• **Do this**
Everything from the first line down to the line containing "return corners, list(zip(triangles, owners))" should be reproduced exactly; please include nothing else.
___ Dataset excerpt ___
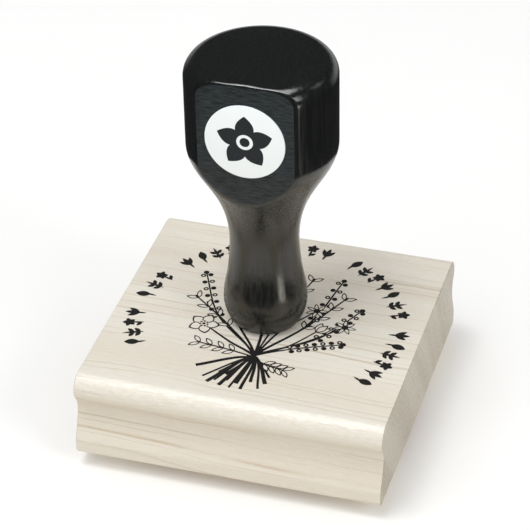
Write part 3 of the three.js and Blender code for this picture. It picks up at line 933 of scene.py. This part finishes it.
def bouquet():
    """All stems, then what grows on each, then the knot that ties them."""
    shapes = []
    for number, (foot, tip, _, bow) in enumerate(STEMS):
        foot_width = STEM_WIDTH + STEM_WIDENING * (number % 3)
        shapes.append((band(stem_curve(foot, tip, bow), foot_width, STEM_TIP_WIDTH), True))
    for foot, tip, grows, bow in STEMS:
        shapes += growth(stem_curve(foot, tip, bow), grows)
    knot = [(TIE[0] + KNOT_HALF[0] * x, TIE[1] + KNOT_HALF[1] * y) for x, y in disc(0, 0, 1)]
    shapes.append((knot, True))
    return shapes


def paint(shapes, extra=()):
    """Cuts the plane along all outlines. Returns the corners, and each triangle with the numbers of the
    outlines that lie over it."""
    corners, faces = [], []
    for outline in [s for s, _ in shapes] + list(extra):
        area = sum(a[0] * b[1] - b[0] * a[1] for a, b in zip(outline, outline[1:] + outline[:1]))
        faces.append(list(range(len(corners), len(corners) + len(outline))))
        if area < 0:
            faces[-1].reverse()
        corners += [Vector(p) for p in outline]
    corners, _, triangles, _, _, owners = delaunay_2d_cdt(corners, [], faces, 1, PAINT_TOLERANCE)
    return corners, list(zip(triangles, owners))


def raise_solid(bm, corners, triangles, height_of, base):
    """A closed solid over a patch of triangles: a flat base, and across from it each triangle at its
    own height."""
    made = {}

    def vert(corner, z):
        key = (corner, round(z, 5))
        if key not in made:
            made[key] = bm.verts.new((corners[corner].x, corners[corner].y, z))
        return made[key]

    sides = {}
    for number, triangle in enumerate(triangles):
        for i in range(3):
            edge = (triangle[i], triangle[(i + 1) % 3])
            sides.setdefault(tuple(sorted(edge)), []).append((number, edge))
    for number, triangle in enumerate(triangles):
        z = height_of[number]
        bm.faces.new([vert(c, z) for c in triangle])
        bm.faces.new([vert(c, base) for c in reversed(triangle)])
    for uses in sides.values():
        number, (a, b) = uses[0]
        here = height_of[number]
        there = base if len(uses) == 1 else height_of[uses[1][0]]
        if abs(here - there) > 1e-6:
            bm.faces.new((vert(a, here), vert(b, here), vert(b, there), vert(a, there)))


def printed(shapes, keep_out=None):
    """The corners and the inked triangles of a drawing, less what lies in the keep-out outline."""
    corners, cut = paint(shapes, [keep_out] if keep_out else [])
    inked = []
    for triangle, owners in cut:
        if not owners or (keep_out and len(shapes) in owners):
            continue
        if shapes[max(owners)][1]:
            inked.append(triangle)
    return corners, inked


def make_index_print(black):
    """The stamp's own picture, printed on the block's top, as far as the handle's foot."""
    foot = disc(HANDLE_AXIS_X, 0, FOOT_EDGE_RADIUS + PRINT_GAP, 48)
    corners, inked = printed(ring() + bouquet(), foot)
    bm = bmesh.new()
    raise_solid(bm, corners, inked, [BLOCK_HIGH.z + INK_THICKNESS] * len(inked), BLOCK_HIGH.z)
    index_print = make_object("index_print", bm, [black])
    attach(index_print, "root")


def make_label(white, dark):
    """The label, turned lying down and stood up to face -Y, and its print."""
    outline = [(0, 0), (LABEL_RADIUS, 0)]
    thick = LABEL_HIGH.y - LABEL_LOW.y
    outline += arc((LABEL_RADIUS - LABEL_EDGE, thick - LABEL_EDGE), LABEL_EDGE, 0, math.pi / 2, 3)
    outline.append((0, thick))
    bm = turned(outline, segments=96)
    back = Matrix.Translation((LABEL_CENTRE.x, LABEL_HIGH.y, LABEL_CENTRE.z))
    face_front = back @ Matrix.Rotation(math.pi / 2, 4, "X")
    bmesh.ops.transform(bm, matrix=face_front, verts=bm.verts)
    label = make_object("label_vinyl_disc", bm, [white], sharp=80)
    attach(label, "root")
    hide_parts("label_disc")

    shapes = []
    for i in range(LABEL_PETALS):
        angle = math.pi / 2 + 2 * math.pi * i / LABEL_PETALS
        shapes.append((leaf(0, 0, angle, LABEL_PETAL_LENGTH, LABEL_PETAL_WIDTH, 12), True))
    shapes.append((disc(0, 0, LABEL_EYE_RADIUS, 32), False))
    shapes.append((disc(0, 0, LABEL_DOT_RADIUS, 32), True))
    corners, inked = printed(shapes)
    bm = bmesh.new()
    raise_solid(bm, corners, inked, [thick + LABEL_INK_THICKNESS] * len(inked), thick)
    bmesh.ops.transform(bm, matrix=face_front, verts=bm.verts)
    mark = make_object("label_print", bm, [dark])
    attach(mark, "root")


# ---------------------------------------------------------------- die stack


def die_outline():
    """A round, cut straight in front."""
    start = math.asin((DIE_LOW.y - DIE_CENTRE_Y) / DIE_RADIUS)
    return arc((0, DIE_CENTRE_Y), DIE_RADIUS, start, math.pi - start, 120)


def make_die(red):
    """The die in one piece: the artwork stands proud of the sheet, down to the printing face."""
    shapes = [(die_outline(), False)] + ring() + bouquet()
    corners, cut = paint(shapes)
    triangles = [t for t, owners in cut if owners]
    heights = [DIE_LOW.z if shapes[max(o)][1] else DIE_LOW.z + RELIEF_HEIGHT for _, o in cut if o]
    bm = bmesh.new()
    raise_solid(bm, corners, triangles, heights, DIE_HIGH.z)
    die = make_object("die_moulded", bm, [red])
    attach(die, "root")
    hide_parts("rubber_die")


def make_cushion(grey):
    """The foam sheet: drawn in a little at both faces, where it is stuck, and bellied between them."""
    outline = die_outline()
    height = CUSHION_HIGH.z - CUSHION_LOW.z
    rings = []
    for i in range(CUSHION_STEPS + 1):
        share = i / CUSHION_STEPS
        waist = CUSHION_WAIST * (1 - math.sin(math.pi * share))
        z = CUSHION_LOW.z + height * share
        rings.append([(p[0], p[1], z) for p in inset(outline, waist + CUSHION_TRIM)])
    bm = bmesh.new()
    loft(bm, rings)
    cushion = make_object("cushion_foam_sheet", bm, [grey], sharp=60)
    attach(cushion, "root")
    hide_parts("cushion")


def dress_cad_node(name, material):
    """A CAD piece that keeps its own shape and gets a finished material."""
    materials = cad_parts[name].data.materials
    if len(materials):
        for i in range(len(materials)):
            materials[i] = material
    else:
        materials.append(material)


# ---------------------------------------------------------------- studio

CAMERA_PLACE = (0.1398, -0.4505, 0.3730)
CAMERA_AZIMUTH = math.radians(17.36)
CAMERA_ELEVATION = math.radians(35.14)
CAMERA_ROLL = math.radians(-1.23)
CAMERA_LENS = 161.53
SENSOR = 36.0
CLIP = (0.01, 20)
LIGHTS_AIM = Vector((0, 0, 0.05))
SHEET_RADIUS = 108
FLOOR_RADIUS = 5000

# The world's light on matt surfaces.
AMBIENT = 0.63
BOUNCE = 0.96  # from below, in place of the floor's own
BOUNCE_COLOUR = (1.0, 0.93, 0.81, 1)

# What gloss mirrors. An edge is the two values of the direction's y or z that it fades between.
ROOM_BRIGHTNESS = 0.03
WALL_BRIGHTNESS = 0.7
WALL_SIDE_EDGE = (0.60, 0.90)
WALL_TOP_EDGE = (0.0, 0.25)
WALL_FOOT_EDGE = (-0.45, -0.15)
WINDOW_BRIGHTNESS = 5.0
WINDOW_AZIMUTH = math.radians(61)  # from -Y round to +X
WINDOW_SIDE_EDGE = (0.05, 0.24)  # radians off the window's azimuth
WINDOW_TOP_EDGE = (-0.25, -0.15)
WINDOW_FOOT_EDGE = (-0.50, -0.40)
ROOF_BRIGHTNESS = 6.0
ROOF_EDGE = (0.88, 0.93)


def make_camera():
    data = bpy.data.cameras.new("view_camera")
    data.sensor_width = SENSOR
    data.lens = CAMERA_LENS
    data.clip_start, data.clip_end = CLIP
    camera = bpy.data.objects.new("view_camera", data)
    bpy.context.scene.collection.objects.link(camera)
    level = math.cos(CAMERA_ELEVATION)
    back = Vector(
        (math.sin(CAMERA_AZIMUTH) * level, -math.cos(CAMERA_AZIMUTH) * level, math.sin(CAMERA_ELEVATION))
    )
    right = (-back).cross(Vector((0, 0, 1))).normalized()
    up = right.cross(-back)
    right, up = (
        math.cos(CAMERA_ROLL) * right + math.sin(CAMERA_ROLL) * up,
        math.cos(CAMERA_ROLL) * up - math.sin(CAMERA_ROLL) * right,
    )
    turn = Matrix((right, up, back)).transposed().to_4x4()
    camera.matrix_world = Matrix.Translation(CAMERA_PLACE) @ turn
    bpy.context.scene.camera = camera


def soft_light(name, place, size, power, glossy=True):
    data = bpy.data.lights.new(name, "AREA")
    data.shape = "RECTANGLE"
    data.size, data.size_y = size
    data.energy = power
    light = bpy.data.objects.new(name, data)
    light.location = place
    light.rotation_mode = "QUATERNION"
    light.rotation_quaternion = (Vector(place) - LIGHTS_AIM).to_track_quat("Z", "Y")
    light.visible_camera = False
    light.visible_glossy = glossy
    bpy.context.scene.collection.objects.link(light)


class WorldNodes(Shader):
    """The world's own tree, built with the same short-hand."""

    def __init__(self, world):
        self.tree = world.node_tree


def make_world():
    """Matt surfaces get even light from above and a warmer one from below. Gloss mirrors a dim room with a
    pale wall behind the stamp, a low strip of bright window to its right and a light in the roof."""
    world = bpy.data.worlds.new("studio")
    bpy.context.scene.world = world
    world.use_nodes = True
    sky = WorldNodes(world)
    x, y, z = sky.split(sky.node("ShaderNodeTexCoord").outputs["Generated"])

    wall = sky.spread(y, *WALL_SIDE_EDGE, 0.0, WALL_BRIGHTNESS)
    wall = sky.times(wall, sky.spread(z, *WALL_TOP_EDGE, 1.0, 0.0))
    wall = sky.times(wall, sky.spread(z, *WALL_FOOT_EDGE))
    azimuth = sky.math("ARCTAN2", x, sky.times(y, -1.0))
    off_window = sky.math("ABSOLUTE", sky.math("SUBTRACT", azimuth, WINDOW_AZIMUTH))
    window = sky.spread(off_window, *WINDOW_SIDE_EDGE, WINDOW_BRIGHTNESS, 0.0)
    window = sky.times(window, sky.spread(z, *WINDOW_FOOT_EDGE))
    window = sky.times(window, sky.spread(z, *WINDOW_TOP_EDGE, 1.0, 0.0))
    roof = sky.spread(z, *ROOF_EDGE, 0.0, ROOF_BRIGHTNESS)
    gloss = sky.plus(sky.plus(wall, window), sky.plus(roof, ROOM_BRIGHTNESS))

    above = sky.spread(z, -0.1, 0.1)
    is_gloss = sky.node("ShaderNodeLightPath").outputs["Is Glossy Ray"]
    strength = sky.mix_numbers(is_gloss, sky.mix_numbers(above, BOUNCE, AMBIENT), gloss)
    white = sky.math("MAXIMUM", above, is_gloss)
    background = world.node_tree.nodes["Background"]
    sky.tree.links.new(sky.mix(white, BOUNCE_COLOUR, (1, 1, 1, 1)), background.inputs["Color"])
    sky.tree.links.new(strength, background.inputs["Strength"])


def flat_floor(name, paper, radius, points, drop):
    """A disc a little under z = 0, whose light on matt surfaces comes from the world instead."""
    bm = bmesh.new()
    bm.faces.new([bm.verts.new((x, y, -drop)) for x, y in disc(0, 0, radius, points)])
    floor = make_object(name, bm, [paper])
    floor.visible_diffuse = False
    return floor


def make_floor():
    """A wide pale floor. Only its middle, a sheet of the same paper, is seen in the handle's gloss."""
    paper = paper_floor()
    flat_floor("studio_sheet", paper, SHEET_RADIUS, 96, 0.02)
    wide = flat_floor("studio_floor", paper, FLOOR_RADIUS, 64, 0.04)
    wide.visible_glossy = False


def make_studio():
    make_world()
    make_floor()
    soft_light("key", (-0.40, -0.50, 0.95), (0.8, 0.8), 3.3, glossy=False)
    soft_light("overhead", (-0.18, -0.22, 1.1), (0.5, 0.25), 3.4)
    soft_light("right_window", (0.80, -0.38, 0.56), (0.36, 0.46), 2.2)
    soft_light("right_back", (0.82, 0.47, 0.75), (0.30, 0.30), 0.25)
    scene = bpy.context.scene
    scene.view_settings.view_transform = "Standard"
    scene.view_settings.look = "None"


# ---------------------------------------------------------------- assembly

make_camera()
make_studio()
make_block(maple("maple_long_grain"), maple("maple_end_grain", end_grain=True))
make_handle(lacquer())
make_index_print(ink("index_ink", (0.0075, 0.0070, 0.0065, 1)))
make_label(vinyl(), ink("label_ink", (0.022, 0.026, 0.030, 1), 0.15))
make_die(rubber())
make_cushion(foam())
adhesive = film()
dress_cad_node("mount_adhesive", adhesive)
dress_cad_node("die_adhesive", adhesive)
dress_cad_node("handle_screw", steel())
___
• **Output below**
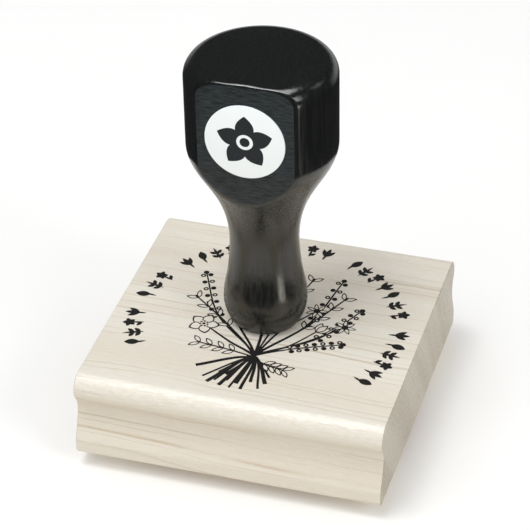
Write part 3 of the three.js and Blender code for this picture. It picks up at line 933 of scene.py. This part finishes it.
def bouquet():
    """All stems, then what grows on each, then the knot that ties them."""
    shapes = []
    for number, (foot, tip, _, bow) in enumerate(STEMS):
        foot_width = STEM_WIDTH + STEM_WIDENING * (number % 3)
        shapes.append((band(stem_curve(foot, tip, bow), foot_width, STEM_TIP_WIDTH), True))
    for foot, tip, grows, bow in STEMS:
        shapes += growth(stem_curve(foot, tip, bow), grows)
    knot = [(TIE[0] + KNOT_HALF[0] * x, TIE[1] + KNOT_HALF[1] * y) for x, y in disc(0, 0, 1)]
    shapes.append((knot, True))
    return shapes


def paint(shapes, extra=()):
    """Cuts the plane along all outlines. Returns the corners, and each triangle with the numbers of the
    outlines that lie over it."""
    corners, faces = [], []
    for outline in [s for s, _ in shapes] + list(extra):
        area = sum(a[0] * b[1] - b[0] * a[1] for a, b in zip(outline, outline[1:] + outline[:1]))
        faces.append(list(range(len(corners), len(corners) + len(outline))))
        if area < 0:
            faces[-1].reverse()
        corners += [Vector(p) for p in outline]
    corners, _, triangles, _, _, owners = delaunay_2d_cdt(corners, [], faces, 1, PAINT_TOLERANCE)
    return corners, list(zip(triangles, owners))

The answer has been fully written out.